### EXERCISE TASK
Look through the data below. Collect every line where the word "that" occurs.

:::

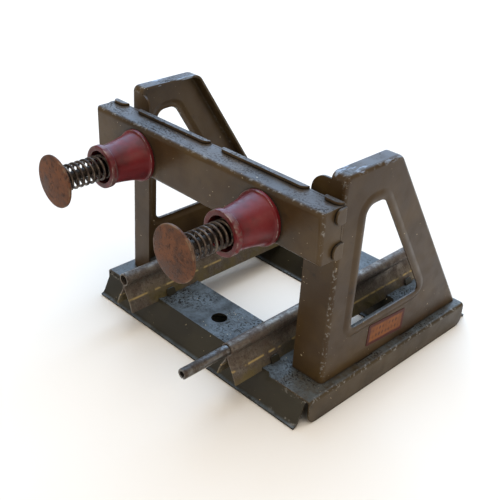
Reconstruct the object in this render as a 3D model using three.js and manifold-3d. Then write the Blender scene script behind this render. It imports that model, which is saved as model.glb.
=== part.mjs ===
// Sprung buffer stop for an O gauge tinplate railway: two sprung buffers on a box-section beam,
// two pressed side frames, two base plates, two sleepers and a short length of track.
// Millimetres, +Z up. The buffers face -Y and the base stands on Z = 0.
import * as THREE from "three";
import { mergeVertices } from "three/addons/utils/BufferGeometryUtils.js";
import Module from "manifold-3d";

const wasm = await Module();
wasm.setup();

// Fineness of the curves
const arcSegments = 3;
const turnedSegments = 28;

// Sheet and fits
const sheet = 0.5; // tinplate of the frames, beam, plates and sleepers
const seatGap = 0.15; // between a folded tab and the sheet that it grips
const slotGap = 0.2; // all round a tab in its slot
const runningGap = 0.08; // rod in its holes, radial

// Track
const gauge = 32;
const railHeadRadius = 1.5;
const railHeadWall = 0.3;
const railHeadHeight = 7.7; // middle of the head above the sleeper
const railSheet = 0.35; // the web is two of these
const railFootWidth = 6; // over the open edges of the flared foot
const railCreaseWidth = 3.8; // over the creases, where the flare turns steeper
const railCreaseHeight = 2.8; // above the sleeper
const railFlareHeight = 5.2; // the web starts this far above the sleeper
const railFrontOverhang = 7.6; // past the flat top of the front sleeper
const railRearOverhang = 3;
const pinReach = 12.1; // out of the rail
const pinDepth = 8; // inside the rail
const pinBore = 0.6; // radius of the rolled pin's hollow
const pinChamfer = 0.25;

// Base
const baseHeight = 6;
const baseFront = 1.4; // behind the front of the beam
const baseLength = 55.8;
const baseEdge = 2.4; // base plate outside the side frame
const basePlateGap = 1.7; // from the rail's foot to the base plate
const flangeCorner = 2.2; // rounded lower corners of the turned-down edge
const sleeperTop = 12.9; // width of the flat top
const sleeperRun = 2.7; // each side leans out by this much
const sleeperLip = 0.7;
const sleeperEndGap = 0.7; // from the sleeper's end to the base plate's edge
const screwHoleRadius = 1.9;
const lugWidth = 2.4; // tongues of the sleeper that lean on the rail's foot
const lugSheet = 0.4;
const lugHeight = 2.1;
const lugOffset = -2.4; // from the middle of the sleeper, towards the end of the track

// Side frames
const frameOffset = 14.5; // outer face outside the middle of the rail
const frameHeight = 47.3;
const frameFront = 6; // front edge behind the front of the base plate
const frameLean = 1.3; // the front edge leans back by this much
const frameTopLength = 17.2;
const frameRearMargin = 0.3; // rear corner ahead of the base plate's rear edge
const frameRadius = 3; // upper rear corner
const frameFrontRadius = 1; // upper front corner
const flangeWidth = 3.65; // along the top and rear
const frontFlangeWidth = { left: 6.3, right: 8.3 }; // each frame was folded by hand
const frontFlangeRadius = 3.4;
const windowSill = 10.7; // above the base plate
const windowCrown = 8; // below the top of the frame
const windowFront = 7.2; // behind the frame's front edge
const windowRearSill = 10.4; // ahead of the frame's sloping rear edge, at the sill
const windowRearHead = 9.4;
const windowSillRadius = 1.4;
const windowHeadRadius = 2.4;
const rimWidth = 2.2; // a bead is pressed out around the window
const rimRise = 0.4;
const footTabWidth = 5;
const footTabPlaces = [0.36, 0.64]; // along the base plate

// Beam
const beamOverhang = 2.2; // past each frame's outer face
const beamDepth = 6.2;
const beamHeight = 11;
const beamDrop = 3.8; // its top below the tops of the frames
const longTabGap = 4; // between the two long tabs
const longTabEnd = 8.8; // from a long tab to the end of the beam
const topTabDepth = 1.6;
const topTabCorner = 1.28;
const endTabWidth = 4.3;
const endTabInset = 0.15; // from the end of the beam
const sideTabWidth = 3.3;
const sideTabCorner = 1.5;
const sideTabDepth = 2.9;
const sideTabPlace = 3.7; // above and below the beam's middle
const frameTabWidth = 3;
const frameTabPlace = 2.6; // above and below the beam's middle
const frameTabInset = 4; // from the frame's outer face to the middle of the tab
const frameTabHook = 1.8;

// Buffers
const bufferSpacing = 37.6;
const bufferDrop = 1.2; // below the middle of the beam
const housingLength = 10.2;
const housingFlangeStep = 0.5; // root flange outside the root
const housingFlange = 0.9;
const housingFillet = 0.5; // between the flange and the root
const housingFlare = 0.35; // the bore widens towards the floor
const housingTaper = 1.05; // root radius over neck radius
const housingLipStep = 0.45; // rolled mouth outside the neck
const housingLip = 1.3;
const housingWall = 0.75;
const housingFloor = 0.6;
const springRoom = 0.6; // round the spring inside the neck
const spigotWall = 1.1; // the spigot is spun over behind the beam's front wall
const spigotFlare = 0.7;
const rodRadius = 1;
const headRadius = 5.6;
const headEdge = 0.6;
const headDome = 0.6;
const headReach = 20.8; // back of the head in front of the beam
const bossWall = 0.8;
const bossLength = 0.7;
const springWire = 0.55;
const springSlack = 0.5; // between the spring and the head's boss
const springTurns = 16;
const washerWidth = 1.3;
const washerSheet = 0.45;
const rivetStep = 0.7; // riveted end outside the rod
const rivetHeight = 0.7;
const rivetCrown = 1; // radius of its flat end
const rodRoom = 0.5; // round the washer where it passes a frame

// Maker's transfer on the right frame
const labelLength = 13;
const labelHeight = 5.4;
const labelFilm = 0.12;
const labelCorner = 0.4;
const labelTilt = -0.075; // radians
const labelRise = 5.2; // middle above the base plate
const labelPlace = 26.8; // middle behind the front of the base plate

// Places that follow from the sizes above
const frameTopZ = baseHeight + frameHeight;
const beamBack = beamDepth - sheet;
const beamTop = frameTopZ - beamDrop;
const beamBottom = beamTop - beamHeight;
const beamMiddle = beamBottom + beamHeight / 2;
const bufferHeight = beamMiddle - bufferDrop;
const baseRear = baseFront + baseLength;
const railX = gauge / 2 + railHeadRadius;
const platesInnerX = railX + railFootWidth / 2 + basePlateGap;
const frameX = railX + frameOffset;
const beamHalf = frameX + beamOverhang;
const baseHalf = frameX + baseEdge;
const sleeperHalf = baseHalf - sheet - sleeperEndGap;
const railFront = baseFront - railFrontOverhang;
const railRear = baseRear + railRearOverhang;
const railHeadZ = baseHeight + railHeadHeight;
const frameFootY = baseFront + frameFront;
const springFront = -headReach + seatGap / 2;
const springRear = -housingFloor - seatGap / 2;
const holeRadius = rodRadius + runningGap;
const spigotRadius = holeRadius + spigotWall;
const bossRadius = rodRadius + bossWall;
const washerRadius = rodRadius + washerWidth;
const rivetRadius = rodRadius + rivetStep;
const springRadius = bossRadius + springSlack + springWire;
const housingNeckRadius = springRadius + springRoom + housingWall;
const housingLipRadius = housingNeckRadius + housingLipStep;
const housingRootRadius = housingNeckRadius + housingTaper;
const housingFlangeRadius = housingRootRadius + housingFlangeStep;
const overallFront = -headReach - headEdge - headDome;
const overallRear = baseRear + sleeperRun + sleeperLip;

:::

### SOLVED EXERCISE
Reconstruct the object in this render as a 3D model using three.js and manifold-3d. Then write the Blender scene script behind this render. It imports that model, which is saved as model.glb.
const seatGap = 0.15; // between a folded tab and the sheet that it grips
const lugWidth = 2.4; // tongues of the sleeper that lean on the rail's foot
// Places that follow from the sizes above